La friction : pour Poutine, et pour de nombreux Russes, la Crimée c’est historiquement un territoire national – même si ça ne veut rien dire en droit international. Les alliés occidentaux de l’Ukraine craignent donc qu’une tentative de reconquête des Ukrainiens n’ouvre la boite de Pandore.

  • Depuis le début de la guerre, les fournitures de matériel sont conditionnées à ce que celui-ci ne risque pas de servir à frapper le territoire russe. Même si Kiev a jusqu’ici bien utilisé ses cartes et usé à bon escient de l’artillerie lourde fournie, la question se pose maintenant pour des avions de combat. Elle se posait déjà dans les mêmes termes pour les chars quelques mois plus tôt.

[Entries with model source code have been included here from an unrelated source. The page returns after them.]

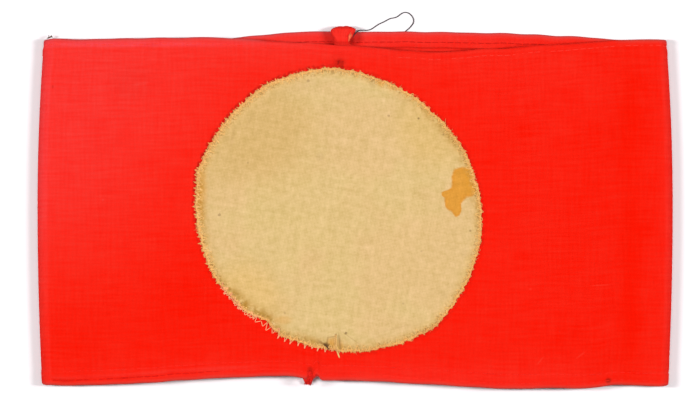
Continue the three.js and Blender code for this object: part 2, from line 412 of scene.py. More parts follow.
def redMaterial(name, darker=1.0):
    material, tree = newMaterial(name)
    place = placeIn(tree)
    weave = groupIn(tree, plainWeave, {
        "Vector": put(tree, "UVMap", uv_map="cloth").outputs[0], "Pitch": redCloth["pitch"],
        "Slub Width": redCloth["slubWidth"], "Upright": redCloth["upright"],
    }).outputs
    fadeAndFoldLight = carried(tree, "fadeAndFoldLight")
    cloud = calc(tree, "SUBTRACT", noiseAt(tree, place, 0.055, 4.0, 0.62), 0.5)
    patchy = calc(tree, "MULTIPLY_ADD", cloud, redCloth["patchy"], times(tree, fadeAndFoldLight, 0.656))
    for centre, direction, halfLength, halfWidth in redCloth["scratches"]:
        scratch = streakAt(tree, place, centre, direction, (halfLength, halfWidth), 0.8, 0.9, 0.5)
        patchy = calc(tree, "MULTIPLY_ADD", scratch, redCloth["patchy"], patchy)
    slub = calc(tree, "SUBTRACT", weave["Slub"], 0.5)
    streaks = calc(tree, "MULTIPLY_ADD", fadeAndFoldLight, 0.6, 0.40)
    streaky = calc(tree, "MULTIPLY_ADD", slub, streaks, patchy, clamp=True)
    colour = blendColours(tree, streaky, redCloth["deep"], redCloth["faded"])
    for centre, reach, strength in redCloth["soilSpotsAndHoleShade"]:
        spot = stainAt(tree, place, centre, reach, 1.2, 0.8, 0.6)
        colour = blendColours(tree, times(tree, spot, strength), colour, redCloth["soilAndShade"])
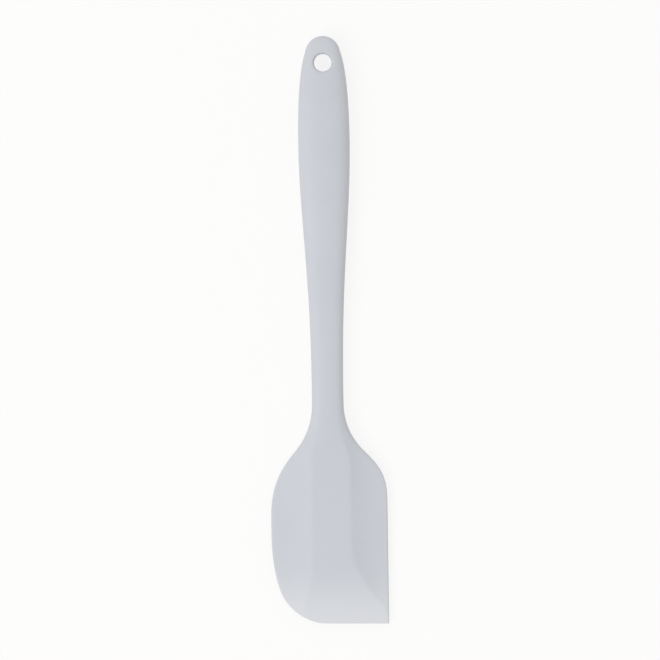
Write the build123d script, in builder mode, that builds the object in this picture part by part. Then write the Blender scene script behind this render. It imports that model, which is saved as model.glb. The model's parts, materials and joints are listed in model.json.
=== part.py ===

  • Prudent, le secrétaire général de l’OTAN Jens Stoltenberg s’est contenté de tourner autour du pot : « Le soutien a évolué au fur et à mesure de l’évolution de la guerre » », euphémise-t-il. Selon le Wall Street Journal, certains leaders européens – français et allemands – voudraient relancer un tour de négociation, mais Berlin a depuis démenti vigoureusement, Paris est moins claire sur la question. Kiev refuse de toute manière catégoriquement de laisser un répit à Poutine pour reconstituer ses forces.
  • Au crédit des Ukrainiens, il faut rappeler que la Crimée reste leur territoire national envahi, au même titre que Kherson, libérée cet été par exemple. Ils ont d’ailleurs déjà mené des frappes symboliques sur la péninsule, comme sur le pont de Kerch, sans que Poutine puisse y faire quoique ce soit à part gesticuler. L’effort pour isoler la péninsule a déjà commencé. Si les Ukrainiens se sentent prêts à tenter cette bataille, ils la mèneront.